Thursday, November 12, 2009


TRUE EVOLUTION


Hope is good, though not as good as potatoes. Anyway, I think I'm getting better at this. Yesterday morning I was doing something in the kitchen when I happened to look out the big window and saw, beyond the cord of firewood, the head of a monkey. In a familiar landscape, random monkey heads sort of jump out at you.

I instantly deduced that the monkey wasn't hanging out on the other side of the woodpile like a teenager at the mall, but was in the vegetable garden. I knew this because on the monkey head was a monkey face and on that face was a monkey mouth, and in that mouth was not a monkey potato, but a Brady potato. Monkeys are too dumb to grow potatoes.

At that point I ran out and threw a smartstone at the instantly distant monkeys. There were three I could see now, where they stopped to pause and look back upon their thieving past (to ponder and perhaps begin to repent their evil ways, turn upon a righteous path, now there's a laugh, though some of our species have allegedly managed to do it), two females and a troublesome youngster they were welcome to.

I went out to the garden to assess the damage and found that only one beast had gotten a potato; the others had been distracted by the leftover and finally reddened tomatoes I'd left hanging from the fence netting for just that purpose, and it had worked: two of the three brigands had opted for the right-there easy and old tomatoes, rather than the underground dirt-covered maybe potatoes, onions or carrots. That little margin of extra time and monkeybelly fullness, plus my increasingly acute sensitivity regarding simian proximity - I like to think of it as a sort of monkey radar - had enabled my prompt response in chasing them off.

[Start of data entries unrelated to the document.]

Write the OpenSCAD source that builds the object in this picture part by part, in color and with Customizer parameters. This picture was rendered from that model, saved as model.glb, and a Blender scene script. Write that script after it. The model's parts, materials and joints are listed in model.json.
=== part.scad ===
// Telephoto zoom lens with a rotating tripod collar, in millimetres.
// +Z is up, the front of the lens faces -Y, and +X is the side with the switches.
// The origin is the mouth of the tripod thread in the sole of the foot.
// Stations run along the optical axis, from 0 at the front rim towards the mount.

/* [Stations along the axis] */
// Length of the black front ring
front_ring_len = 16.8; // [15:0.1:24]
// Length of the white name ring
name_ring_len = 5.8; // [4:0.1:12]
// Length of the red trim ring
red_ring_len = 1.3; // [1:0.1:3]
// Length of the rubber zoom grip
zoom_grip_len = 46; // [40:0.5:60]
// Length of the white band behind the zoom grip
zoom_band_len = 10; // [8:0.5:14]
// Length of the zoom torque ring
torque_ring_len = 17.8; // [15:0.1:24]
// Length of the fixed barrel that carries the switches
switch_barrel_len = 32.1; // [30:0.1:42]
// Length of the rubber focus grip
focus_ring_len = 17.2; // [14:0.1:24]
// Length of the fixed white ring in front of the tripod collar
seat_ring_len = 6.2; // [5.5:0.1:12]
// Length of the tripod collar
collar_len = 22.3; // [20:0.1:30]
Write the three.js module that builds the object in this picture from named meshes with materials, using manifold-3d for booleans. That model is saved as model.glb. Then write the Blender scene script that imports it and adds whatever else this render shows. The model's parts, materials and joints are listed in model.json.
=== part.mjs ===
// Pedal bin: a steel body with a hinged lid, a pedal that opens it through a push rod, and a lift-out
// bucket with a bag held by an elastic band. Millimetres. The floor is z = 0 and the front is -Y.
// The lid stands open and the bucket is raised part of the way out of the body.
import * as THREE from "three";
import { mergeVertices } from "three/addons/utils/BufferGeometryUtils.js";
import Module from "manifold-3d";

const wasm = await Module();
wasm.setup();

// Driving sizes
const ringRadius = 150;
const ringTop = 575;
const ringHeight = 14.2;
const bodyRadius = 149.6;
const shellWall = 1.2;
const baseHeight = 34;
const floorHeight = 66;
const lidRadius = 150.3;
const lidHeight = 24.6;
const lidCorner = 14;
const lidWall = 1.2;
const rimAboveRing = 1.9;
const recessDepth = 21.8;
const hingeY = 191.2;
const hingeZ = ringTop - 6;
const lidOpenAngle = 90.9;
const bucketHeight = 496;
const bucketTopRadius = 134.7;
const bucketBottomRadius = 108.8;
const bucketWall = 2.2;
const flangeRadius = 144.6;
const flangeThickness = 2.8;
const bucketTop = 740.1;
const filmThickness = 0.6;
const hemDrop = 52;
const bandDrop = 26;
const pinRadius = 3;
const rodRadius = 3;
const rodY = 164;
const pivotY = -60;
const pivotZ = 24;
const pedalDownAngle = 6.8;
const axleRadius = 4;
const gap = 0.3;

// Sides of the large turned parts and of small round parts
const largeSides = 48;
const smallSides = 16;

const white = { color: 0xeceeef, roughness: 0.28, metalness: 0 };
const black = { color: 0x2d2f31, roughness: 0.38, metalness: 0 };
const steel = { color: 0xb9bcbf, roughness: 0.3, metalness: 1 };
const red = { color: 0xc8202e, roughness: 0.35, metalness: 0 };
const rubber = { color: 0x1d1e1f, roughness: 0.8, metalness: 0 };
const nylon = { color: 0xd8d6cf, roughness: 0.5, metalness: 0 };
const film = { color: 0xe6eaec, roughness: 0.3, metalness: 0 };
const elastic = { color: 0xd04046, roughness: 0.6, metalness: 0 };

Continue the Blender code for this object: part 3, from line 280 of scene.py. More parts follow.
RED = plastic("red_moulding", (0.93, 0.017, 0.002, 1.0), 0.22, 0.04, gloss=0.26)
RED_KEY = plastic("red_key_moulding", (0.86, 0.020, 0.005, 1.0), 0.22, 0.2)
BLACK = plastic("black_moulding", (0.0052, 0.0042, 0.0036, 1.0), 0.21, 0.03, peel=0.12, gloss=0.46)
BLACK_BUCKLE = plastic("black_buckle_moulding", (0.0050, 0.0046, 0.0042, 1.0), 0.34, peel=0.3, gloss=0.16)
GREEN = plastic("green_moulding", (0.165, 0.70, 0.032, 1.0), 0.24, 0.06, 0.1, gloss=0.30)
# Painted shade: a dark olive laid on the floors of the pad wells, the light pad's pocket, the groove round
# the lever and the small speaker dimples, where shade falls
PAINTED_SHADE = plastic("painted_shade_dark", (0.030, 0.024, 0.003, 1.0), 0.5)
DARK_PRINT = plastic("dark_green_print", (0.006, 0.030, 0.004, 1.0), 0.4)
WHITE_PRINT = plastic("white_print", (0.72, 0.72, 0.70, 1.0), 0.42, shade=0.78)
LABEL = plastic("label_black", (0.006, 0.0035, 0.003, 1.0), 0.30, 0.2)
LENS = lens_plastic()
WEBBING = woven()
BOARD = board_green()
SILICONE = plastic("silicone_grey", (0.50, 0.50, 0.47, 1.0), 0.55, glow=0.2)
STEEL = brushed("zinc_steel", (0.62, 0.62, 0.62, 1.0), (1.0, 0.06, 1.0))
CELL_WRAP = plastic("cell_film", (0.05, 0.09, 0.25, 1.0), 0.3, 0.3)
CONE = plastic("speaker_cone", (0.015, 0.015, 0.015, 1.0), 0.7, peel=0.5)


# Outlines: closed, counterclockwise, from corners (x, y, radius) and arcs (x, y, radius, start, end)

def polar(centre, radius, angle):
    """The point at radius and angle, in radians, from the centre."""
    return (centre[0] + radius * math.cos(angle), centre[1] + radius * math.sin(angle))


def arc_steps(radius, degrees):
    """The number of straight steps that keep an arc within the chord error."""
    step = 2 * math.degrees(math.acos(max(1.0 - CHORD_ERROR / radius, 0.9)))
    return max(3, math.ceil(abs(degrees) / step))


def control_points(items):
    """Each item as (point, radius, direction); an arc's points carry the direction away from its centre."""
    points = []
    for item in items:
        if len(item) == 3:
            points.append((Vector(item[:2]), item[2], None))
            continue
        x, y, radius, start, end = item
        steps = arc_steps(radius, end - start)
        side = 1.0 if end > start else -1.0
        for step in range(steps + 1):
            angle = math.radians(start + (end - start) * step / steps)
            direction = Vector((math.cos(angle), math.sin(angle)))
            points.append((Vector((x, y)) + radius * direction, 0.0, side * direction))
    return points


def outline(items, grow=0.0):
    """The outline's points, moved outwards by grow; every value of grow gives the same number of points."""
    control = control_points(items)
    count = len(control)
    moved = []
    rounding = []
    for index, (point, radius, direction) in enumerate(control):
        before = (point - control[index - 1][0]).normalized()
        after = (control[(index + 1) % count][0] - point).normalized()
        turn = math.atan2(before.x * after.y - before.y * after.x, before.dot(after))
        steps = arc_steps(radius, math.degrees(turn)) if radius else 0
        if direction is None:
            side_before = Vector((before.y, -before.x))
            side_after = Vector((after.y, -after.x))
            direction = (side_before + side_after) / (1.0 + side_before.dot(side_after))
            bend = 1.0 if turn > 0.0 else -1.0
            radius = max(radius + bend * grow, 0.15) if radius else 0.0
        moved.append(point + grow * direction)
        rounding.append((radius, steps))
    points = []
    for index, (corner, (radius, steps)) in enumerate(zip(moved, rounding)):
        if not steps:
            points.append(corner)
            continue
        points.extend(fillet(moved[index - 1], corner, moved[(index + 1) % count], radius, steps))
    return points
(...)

As I watched them watching me from across the road, though, it occurred to me that although I might offhandedly think that monkeys are too stupid to grow potatoes, it may be that, since they can have my potatoes even when I'm home, they may in fact simply be not dumb enough to need to grow potatoes, and they know it. There's always that unsettling quality in their eyes, when they look back from a distance beyond reach of my mere stones, their cheeks stuffed with one of my big new potatoes.

The course of true evolution does not run smooth.

2 comments:

Anonymous said...

Oh man, it makes me so mad to see a mini-herd of 6 deer, some with antlers, freely sampling from among the CA fuchsia, buckwheat, manzanita and ceanothus that I've obviously planted, watered with 1000-dollar drip irrigation system, tended and mulched just for THEM. Yes, they will run off when chased and yelled at, but then they pause, they turn and look. Their look says "OK for now, lady. But we know you will go read your computer or shut your eyes or something. Then, it's MINE ALL MINE." And their little white rumps are SO impertinent. --Diana

Robert Brady said...

And they stand there wondering why those humans are so mad-- don't they know this is all our stuff?